Vers 25: Der abschließende Satz des gesamten Gedankenganges ist wie ein Weisheitsspruch formuliert. Auch hier spielt Paulus mit den Gegensätzen, die den gesamten Abschnitt prägen: weise und töricht. Er fügt jedoch schwach und stark als weiteres antithetisches Paar hinzu. Geschickt positioniert er die menschliche Sichtweise auf das göttliche Handeln hinter dem Kreuz Jesu auf der einen Seite. Für Menschen ist der Tod eines Messias am Kreuz töricht und ein Zeichen der Schwäche. In der göttlichen Perspektive aber ist das Kreuz und damit der Tod des Sohnes zur Erlösung der vielen weise und die Hingabe als Zeichen der Liebe Ausdruck göttlicher Stärke.

Auslegung

Der Glaube an einen gekreuzigten Gott fordert eine Denkleistung – das ist keine moderne Erkenntnis, das nimmt Paulus bereits Mitte der 50er Jahre des 1. Jahrhunderts wahr.
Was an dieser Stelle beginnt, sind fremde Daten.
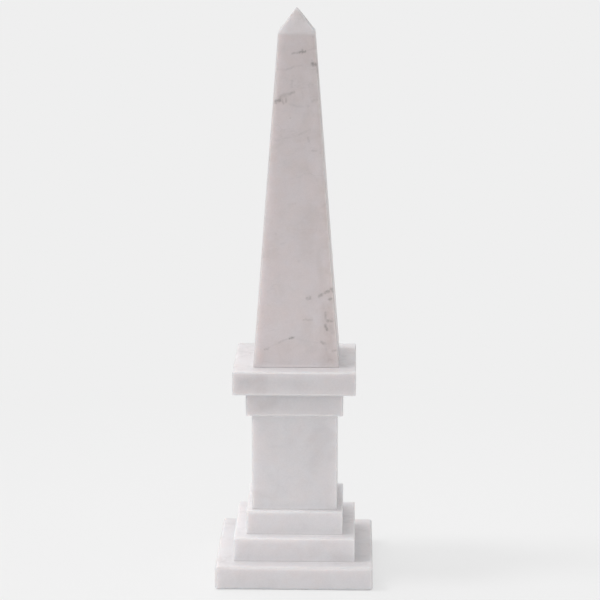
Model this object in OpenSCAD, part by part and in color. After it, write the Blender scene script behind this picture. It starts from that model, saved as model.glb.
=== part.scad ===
// Marble table obelisk: a tapering shaft on a stepped square pedestal.
// Seven stones, each sawn, honed and eased on its edges by itself, are stacked
// and glued with thin beds of resin. Millimetres, +Z up, and the origin is at
// the middle of the underside. The front looks along -Y.

/* [Stone slabs] */
// Thickness of the slab stock that the base, the steps, the neck and the cap are cut from
slab_t = 20; // [12:1:30]
// Radius of the eased edges on every pedestal stone above the base
arris = 1.2; // [0.6:0.1:2.5]
// Radius of the heavier rounding on the base slab's edges
base_arris = 2.5; // [1:0.1:4]

/* [Pedestal] */
// Width of the square die, the tall block between the steps and the neck
die_w = 71; // [55:1:95]
// Height of the die
die_h = 81.5; // [50:0.5:130]
// Ledge of the upper step beyond the die
upper_ledge = 4.75; // [3:0.25:12]
// Ledge of the middle step beyond the upper step
middle_ledge = 10.25; // [5:0.25:20]
// Ledge of the base slab beyond the middle step
base_ledge = 15; // [8:0.5:30]
// Overhang of the neck slab beyond the die
neck_overhang = 4.75; // [3:0.25:12]
// Overhang of the cap slab beyond the neck slab
cap_overhang = 10.5; // [6:0.5:20]

/* [Shaft] */
// Width of the shaft's square foot
foot_w = 71; // [50:1:76]
// Width of the shaft at its shoulder, where the point begins
shoulder_w = 30; // [20:1:45]
// Height of the tapering part, from the foot to the shoulder
taper_h = 273; // [180:1:360]
// Height of the pyramid point above the shoulder
point_h = 19.5; // [12:0.5:40]
// Width of the blunt tip
tip_w = 1; // [0.5:0.1:3]
// Width of the narrow flat that eases each long edge
shaft_arris = 1.5; // [0.8:0.1:3]
// How far the shaft was set to the right of the pedestal's centre line
shaft_shift = 1.2; // [0:0.1:3]

/* [Resin beds] */
// Thickness of the resin between two stones
bed_t = 0.3; // [0.2:0.1:1]
// How far the resin stops short of the smaller stone's faces
bed_setback = 2.5; // [2.5:0.5:6]

/* [Hidden] */
arc_sides = 48;

upper_w = die_w + 2 * upper_ledge;
middle_w = upper_w + 2 * middle_ledge;
base_w = middle_w + 2 * base_ledge;
neck_w = die_w + 2 * neck_overhang;
cap_w = neck_w + 2 * cap_overhang;

course_h = slab_t + bed_t;
middle_z = course_h;
upper_z = middle_z + course_h;
die_z = upper_z + course_h;
neck_z = die_z + die_h + bed_t;
cap_z = neck_z + course_h;
shaft_z = cap_z + course_h;

// A rectangle whose corners are true arcs
module eased_outline(width, height, radius) {
    for (side_x = [-1, 1], side_y = [-1, 1])
        translate([side_x * (width / 2 - radius), side_y * (height / 2 - radius)])
            circle(radius, $fn = arc_sides);
    square([width - 2 * radius, height], center = true);
    square([width, height - 2 * radius], center = true);
}

// A square block on z = 0 with all twelve edges rounded: what is left when the
// rounded profiles are run through it along each of the three axes
module eased_block(width, height, radius) {
    translate([0, 0, height / 2])
        intersection() {
            linear_extrude(height, center = true)
                eased_outline(width, width, radius);
            rotate([90, 0, 0])
                linear_extrude(width, center = true)
                    eased_outline(width, height, radius);
            rotate([90, 0, 90])
                linear_extrude(width, center = true)
                    eased_outline(width, height, radius);
        }
}

// The shaft's outline from half widths at its foot, shoulder and tip, with the
// lowest edge eased
module shaft_outline(foot, shoulder, tip) {
    ease = shaft_arris * cos(45);
    lean = (foot - shoulder) / taper_h;
    polygon([
        [ease - foot, 0],
        [foot - ease, 0],
        [foot - lean * ease, ease],
        [shoulder, taper_h],
        [tip, taper_h + point_h],
        [-tip, taper_h + point_h],
        [-shoulder, taper_h],
        [lean * ease - foot, ease]
    ]);
}

// Two passes square to each other make the four faces. Two more along the
// diagonals take a narrow flat off each long edge, and it closes in to the tip.
module tapered_shaft() {
    intersection_for (angle = [0, 45, 90, 135]) {
        diagonal = angle % 90 != 0;
        reach = diagonal ? 1 / cos(45) : 1;
        flat = diagonal ? shaft_arris / 2 : 0;
        rotate([90, 0, angle])
            linear_extrude(2 * foot_w, center = true)
                shaft_outline(reach * foot_w / 2 - flat, reach * shoulder_w / 2 - flat, tip_w / 2);
    }
}

// Resin between two stones, a thin square held back from the smaller one's faces
module bed(smaller_w, top_z) {
    color("tan")
        translate([0, 0, top_z - bed_t])
            linear_extrude(bed_t)
                square(smaller_w - 2 * bed_setback, center = true);
}

module base_slab() {
    color("gainsboro")
        eased_block(base_w, slab_t, base_arris);
}

module middle_step() {
    color("gainsboro")
        translate([0, 0, middle_z])
            eased_block(middle_w, slab_t, arris);
}

module upper_step() {
    color("gainsboro")
        translate([0, 0, upper_z])
            eased_block(upper_w, slab_t, arris);
}

module die() {
    color("gainsboro")
        translate([0, 0, die_z])
            eased_block(die_w, die_h, arris);
}

module neck_slab() {
    color("gainsboro")
        translate([0, 0, neck_z])
            eased_block(neck_w, slab_t, arris);
}

module cap_slab() {
    color("gainsboro")
        translate([0, 0, cap_z])
            eased_block(cap_w, slab_t, arris);
}

module shaft() {
    color("mistyrose")
        translate([shaft_shift, 0, shaft_z])
            tapered_shaft();
}

module shaft_bed() {
    translate([shaft_shift, 0, 0])
        bed(foot_w, shaft_z);
}

base_slab();
bed(middle_w, middle_z);  // middle_step_bed
middle_step();
bed(upper_w, upper_z);  // upper_step_bed
upper_step();
bed(die_w, die_z);  // die_bed
die();
bed(die_w, neck_z);  // neck_slab_bed
neck_slab();
bed(neck_w, cap_z);  // cap_slab_bed
cap_slab();
shaft_bed();
shaft();
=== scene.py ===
"""How the marble table obelisk looks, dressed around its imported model.

Every stone of the model is replaced by a finer mesh of the same size, with hand-eased edges,
and each has marble of its own, cut from another place in the block. Sizes in this script are
in millimetres until they reach Blender, which works in metres.
"""
import math

import bpy
import numpy as np
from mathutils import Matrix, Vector


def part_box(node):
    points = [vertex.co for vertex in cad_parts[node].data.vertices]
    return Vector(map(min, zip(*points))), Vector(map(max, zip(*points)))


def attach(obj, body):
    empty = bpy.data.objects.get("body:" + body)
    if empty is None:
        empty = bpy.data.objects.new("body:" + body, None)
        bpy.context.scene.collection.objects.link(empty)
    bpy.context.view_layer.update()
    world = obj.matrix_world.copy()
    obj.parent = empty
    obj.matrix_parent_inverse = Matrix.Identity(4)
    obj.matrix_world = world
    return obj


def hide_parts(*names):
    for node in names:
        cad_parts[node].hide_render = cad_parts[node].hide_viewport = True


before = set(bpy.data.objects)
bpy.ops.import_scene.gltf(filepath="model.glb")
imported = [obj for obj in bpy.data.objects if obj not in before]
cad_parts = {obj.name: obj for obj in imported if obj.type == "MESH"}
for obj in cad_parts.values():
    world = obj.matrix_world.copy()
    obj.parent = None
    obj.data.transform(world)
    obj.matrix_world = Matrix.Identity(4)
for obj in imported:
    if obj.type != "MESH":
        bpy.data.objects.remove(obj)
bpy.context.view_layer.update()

MM = 0.001
SEED = 11

# Stones: the grid that they are cut into and how their edges are eased
STACK = ["base_slab", "middle_step", "upper_step", "die", "neck_slab", "cap_slab", "shaft"]
GRID_STEP = 1.5
ARC_STEPS = 6
EDGE_RADIUS = {"base_slab": 2.5}
USUAL_RADIUS = 1.2
RADIUS_WAVER = 0.15
WAVER_LENGTH = 24.0
WAVES = 7
WAVE_SPREAD = (0.7, 1.8)
STANDING = ["middle_step", "upper_step", "die", "shaft"]
STANDING_SHARPNESS = 0.85
STANDING_FADE = 4.0
JOINT_REACH = 4.7

# Resin: how far it is pressed out beyond the model's bed, and how much less in places
RESIN_SPREAD = {"shaft_bed": 1.85}
USUAL_SPREAD = 2.5
RESIN_WAVER = 0.12

# The shaft's form, from the model's box and its own sizes
SHOULDER_W = 30.0
TAPER_H = 273.0
POINT_H = 19.5
TIP_W = 1.0
SHOULDER_EASE = 0.8

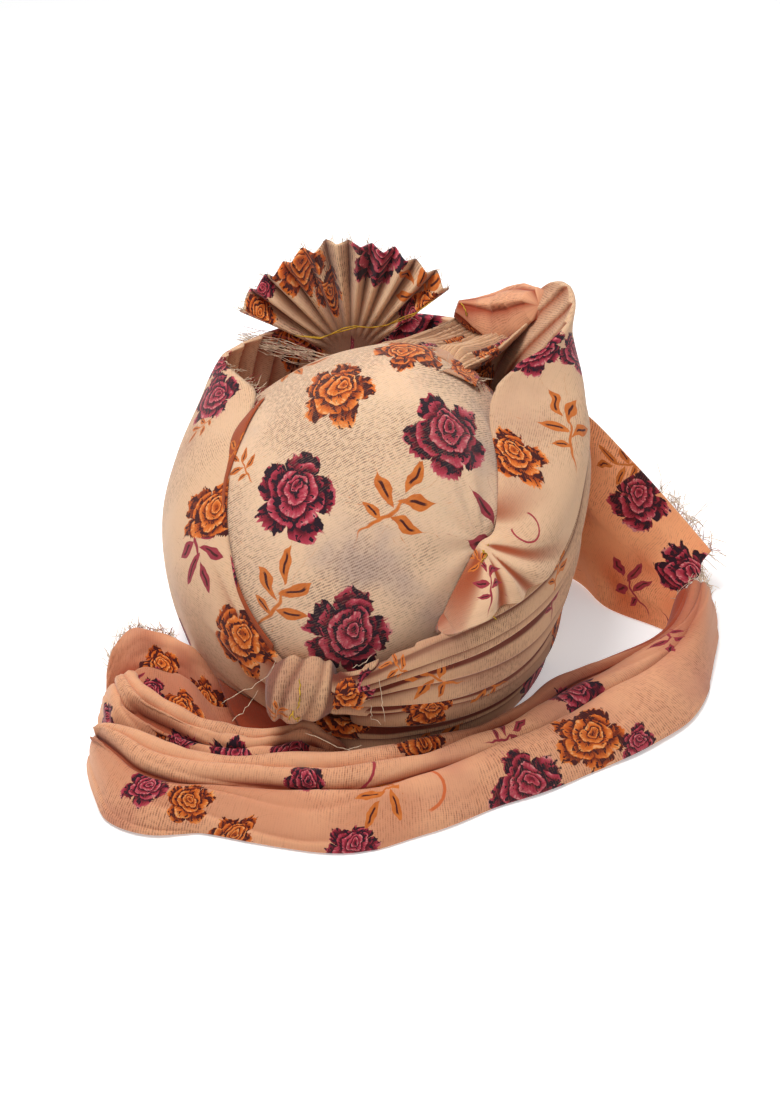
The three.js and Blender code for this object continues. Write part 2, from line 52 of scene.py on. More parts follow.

Im Kreuz ein Zeichen des Heils, der Hoffnung und des Lebens zu sehen, wie wir es am Karfreitag oft singen, ist keine Selbstverständlichkeit. Vielmehr ist ein Umdenken, ein Verändern der Maßstäbe nötig, um am Kreuz den eigenen Glauben festzumachen. Paulus weiß das und fordert die Korinther gerade deshalb auf, sich auf diese Zumutung des Denkens einzulassen. Denn im Glauben an den Gekreuzigten wagen sich beide Gruppen innerhalb der Gemeinde (Juden und Heiden) einen großen Schritt aus ihrer eigenen Komfortzone heraus. Suchen die einen nach „Zeichen“, die für Gott stehen und in denen Gott erkennbar ist, so wie es einst bei den Propheten oder den großen Rettungstaten Gottes, ist der Gekreuzigte für sie Zeichen der Provokation. In ihm den Messias, den Sohn des Höchsten zu entdecken, erfordert genaues Hinsehen und ein Zutrauen darin, dass Gott in der Geschichte immer wieder ungewöhnliche Wege geht oder sich auf ungedachte Weise zeigt. So wie Elija am Gottesberg, als Gott nicht im Sturm, Erdbeben oder Feuer, sondern im Säuseln erscheint (1. Buch der Könige 19,11-13). Der Suche nach Zeichen steht auf Seite der Griechen die Suche nach Weisheit gegenüber und damit nach etwas, was intellektuell zu durchdringen und zu begründen ist. Ein Gott, der Mensch wird und dann schwach am Kreuz endet, ist weder einfach zu verstehen, noch logisch begründbar. Und dennoch haben Juden wie Griechen zum Glauben an diesen Gekreuzigten gefunden. Ja, es ist sogar der Glaube an das Schwache und Törichte, der aus diesen beiden so unterschiedlichen Gruppen eine Gemeinschaft formte. Sie sind „Berufene“, weil sie sich auf das neue, ungewohnte und zunächst nicht plausible Denkmuster eingelassen haben. Sie sind „Berufene“, weil sie sich nun an Gottes Maßstäben orientieren. 
Die Botschaft vom Kreuz mit ihrer ganz anderen Logik Gottes ist der Eckpfeiler der Gemeinde, das Bekenntnis, von dem alles abhängt. Aber sie ist auch das Verbindungszeichen einer Gemeinschaft, die aus sehr verschiedenen Denkmustern und Prägungen zusammenkommt und die es schafft, sich durch das Undenkbare zu ganz neuen Maßstäben und einem neuen Miteinander motivieren zu lassen.

Kunst etc.

Im Altarraum der Kirche der Versöhnung in Taizé steht ein Kreuz, dessen vier Ecken zu einem Herz zusammenlaufen. Im Kreuz das Zeichen der Liebe Gottes zu entdecken scheint töricht und ist dennoch der Schritt, sich auf neue Perspektiven einzulassen.